### TASK PROMPT
Return the lines from the line containing "fixed_head();" through the line containing "cad_parts[node].hide_render = cad_parts[node].hide_viewport" exactly. No other line should appear in the answer.

──────────────────────────────

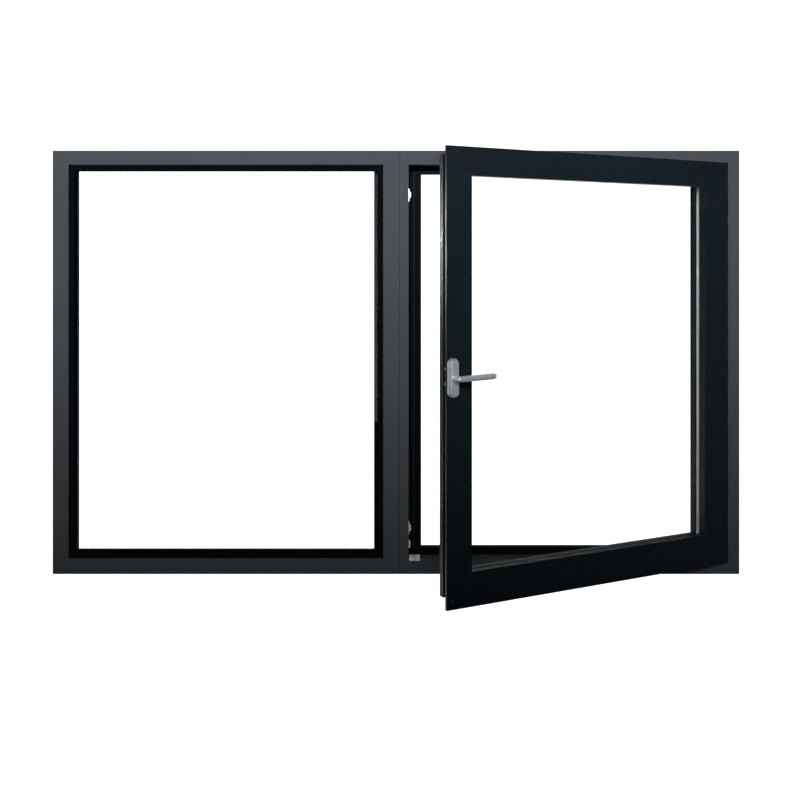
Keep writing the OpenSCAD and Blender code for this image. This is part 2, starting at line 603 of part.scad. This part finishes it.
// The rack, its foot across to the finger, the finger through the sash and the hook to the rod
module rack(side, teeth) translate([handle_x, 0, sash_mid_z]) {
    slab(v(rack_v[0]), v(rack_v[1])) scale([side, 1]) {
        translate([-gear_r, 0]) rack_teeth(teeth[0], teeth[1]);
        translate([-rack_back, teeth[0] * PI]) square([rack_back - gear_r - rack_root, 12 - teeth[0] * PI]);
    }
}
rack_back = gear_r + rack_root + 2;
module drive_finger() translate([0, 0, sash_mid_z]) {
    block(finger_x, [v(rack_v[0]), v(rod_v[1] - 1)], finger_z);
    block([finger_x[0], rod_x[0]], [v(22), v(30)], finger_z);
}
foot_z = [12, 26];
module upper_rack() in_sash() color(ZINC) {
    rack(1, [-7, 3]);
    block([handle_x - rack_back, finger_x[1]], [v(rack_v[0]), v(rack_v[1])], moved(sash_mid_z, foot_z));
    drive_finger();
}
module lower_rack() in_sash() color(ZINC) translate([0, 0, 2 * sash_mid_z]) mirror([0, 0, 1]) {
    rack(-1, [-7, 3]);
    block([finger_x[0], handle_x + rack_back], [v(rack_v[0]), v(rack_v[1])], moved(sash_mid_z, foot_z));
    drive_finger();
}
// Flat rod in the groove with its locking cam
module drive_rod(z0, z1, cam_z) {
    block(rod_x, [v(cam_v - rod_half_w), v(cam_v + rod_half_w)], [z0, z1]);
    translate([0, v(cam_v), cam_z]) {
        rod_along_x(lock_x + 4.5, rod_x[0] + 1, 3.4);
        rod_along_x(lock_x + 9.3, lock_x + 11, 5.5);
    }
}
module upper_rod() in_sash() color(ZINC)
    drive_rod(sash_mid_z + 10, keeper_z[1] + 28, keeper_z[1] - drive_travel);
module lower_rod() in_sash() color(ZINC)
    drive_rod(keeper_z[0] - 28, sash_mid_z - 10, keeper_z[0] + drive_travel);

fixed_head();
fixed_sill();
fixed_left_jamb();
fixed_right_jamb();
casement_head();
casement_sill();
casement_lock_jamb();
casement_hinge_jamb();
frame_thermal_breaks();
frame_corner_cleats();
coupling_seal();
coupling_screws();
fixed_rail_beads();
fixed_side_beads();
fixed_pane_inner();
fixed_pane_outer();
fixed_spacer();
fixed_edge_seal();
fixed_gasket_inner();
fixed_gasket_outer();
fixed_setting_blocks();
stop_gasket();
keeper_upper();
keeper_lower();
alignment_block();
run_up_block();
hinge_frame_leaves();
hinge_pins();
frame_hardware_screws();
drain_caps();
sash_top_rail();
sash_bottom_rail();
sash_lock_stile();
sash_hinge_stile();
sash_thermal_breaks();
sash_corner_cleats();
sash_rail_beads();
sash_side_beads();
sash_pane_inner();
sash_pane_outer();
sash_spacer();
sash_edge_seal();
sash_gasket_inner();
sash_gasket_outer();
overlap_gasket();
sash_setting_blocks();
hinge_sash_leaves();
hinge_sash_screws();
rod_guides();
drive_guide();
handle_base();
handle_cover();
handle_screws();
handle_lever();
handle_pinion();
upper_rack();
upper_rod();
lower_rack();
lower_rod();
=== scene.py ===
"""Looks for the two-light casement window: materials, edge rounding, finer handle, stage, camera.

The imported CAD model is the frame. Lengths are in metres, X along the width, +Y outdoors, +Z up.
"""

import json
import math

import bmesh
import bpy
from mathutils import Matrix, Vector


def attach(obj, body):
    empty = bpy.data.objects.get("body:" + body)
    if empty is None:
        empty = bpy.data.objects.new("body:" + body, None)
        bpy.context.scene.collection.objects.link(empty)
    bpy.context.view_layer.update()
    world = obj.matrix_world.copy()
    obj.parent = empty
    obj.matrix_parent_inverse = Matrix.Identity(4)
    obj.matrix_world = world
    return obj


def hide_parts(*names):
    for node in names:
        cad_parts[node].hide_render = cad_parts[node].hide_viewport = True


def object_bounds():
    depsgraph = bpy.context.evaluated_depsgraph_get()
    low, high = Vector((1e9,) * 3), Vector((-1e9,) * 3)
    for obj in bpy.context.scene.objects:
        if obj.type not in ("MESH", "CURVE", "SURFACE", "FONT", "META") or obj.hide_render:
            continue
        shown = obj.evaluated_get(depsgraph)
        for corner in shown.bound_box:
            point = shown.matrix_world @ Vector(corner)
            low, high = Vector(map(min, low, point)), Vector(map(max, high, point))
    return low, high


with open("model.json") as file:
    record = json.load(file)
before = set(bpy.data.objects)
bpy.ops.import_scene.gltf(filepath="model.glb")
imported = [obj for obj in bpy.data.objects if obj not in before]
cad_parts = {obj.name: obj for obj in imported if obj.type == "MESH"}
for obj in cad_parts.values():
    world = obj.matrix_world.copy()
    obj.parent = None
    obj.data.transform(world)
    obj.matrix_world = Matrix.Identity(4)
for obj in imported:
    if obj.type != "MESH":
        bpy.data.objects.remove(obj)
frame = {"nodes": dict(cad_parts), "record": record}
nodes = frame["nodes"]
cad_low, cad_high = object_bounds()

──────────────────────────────

### RESULT
fixed_head();
fixed_sill();
fixed_left_jamb();
fixed_right_jamb();
casement_head();
casement_sill();
casement_lock_jamb();
casement_hinge_jamb();
frame_thermal_breaks();
frame_corner_cleats();
coupling_seal();
coupling_screws();
fixed_rail_beads();
fixed_side_beads();
fixed_pane_inner();
fixed_pane_outer();
fixed_spacer();
fixed_edge_seal();
fixed_gasket_inner();
fixed_gasket_outer();
fixed_setting_blocks();
stop_gasket();
keeper_upper();
keeper_lower();
alignment_block();
run_up_block();
hinge_frame_leaves();
hinge_pins();
frame_hardware_screws();
drain_caps();
sash_top_rail();
sash_bottom_rail();
sash_lock_stile();
sash_hinge_stile();
sash_thermal_breaks();
sash_corner_cleats();
sash_rail_beads();
sash_side_beads();
sash_pane_inner();
sash_pane_outer();
sash_spacer();
sash_edge_seal();
sash_gasket_inner();
sash_gasket_outer();
overlap_gasket();
sash_setting_blocks();
hinge_sash_leaves();
hinge_sash_screws();
rod_guides();
drive_guide();
handle_base();
handle_cover();
handle_screws();
handle_lever();
handle_pinion();
upper_rack();
upper_rod();
lower_rack();
lower_rod();
=== scene.py ===
"""Looks for the two-light casement window: materials, edge rounding, finer handle, stage, camera.

The imported CAD model is the frame. Lengths are in metres, X along the width, +Y outdoors, +Z up.
"""

import json
import math

import bmesh
import bpy
from mathutils import Matrix, Vector


def attach(obj, body):
    empty = bpy.data.objects.get("body:" + body)
    if empty is None:
        empty = bpy.data.objects.new("body:" + body, None)
        bpy.context.scene.collection.objects.link(empty)
    bpy.context.view_layer.update()
    world = obj.matrix_world.copy()
    obj.parent = empty
    obj.matrix_parent_inverse = Matrix.Identity(4)
    obj.matrix_world = world
    return obj


def hide_parts(*names):
    for node in names:
        cad_parts[node].hide_render = cad_parts[node].hide_viewport = True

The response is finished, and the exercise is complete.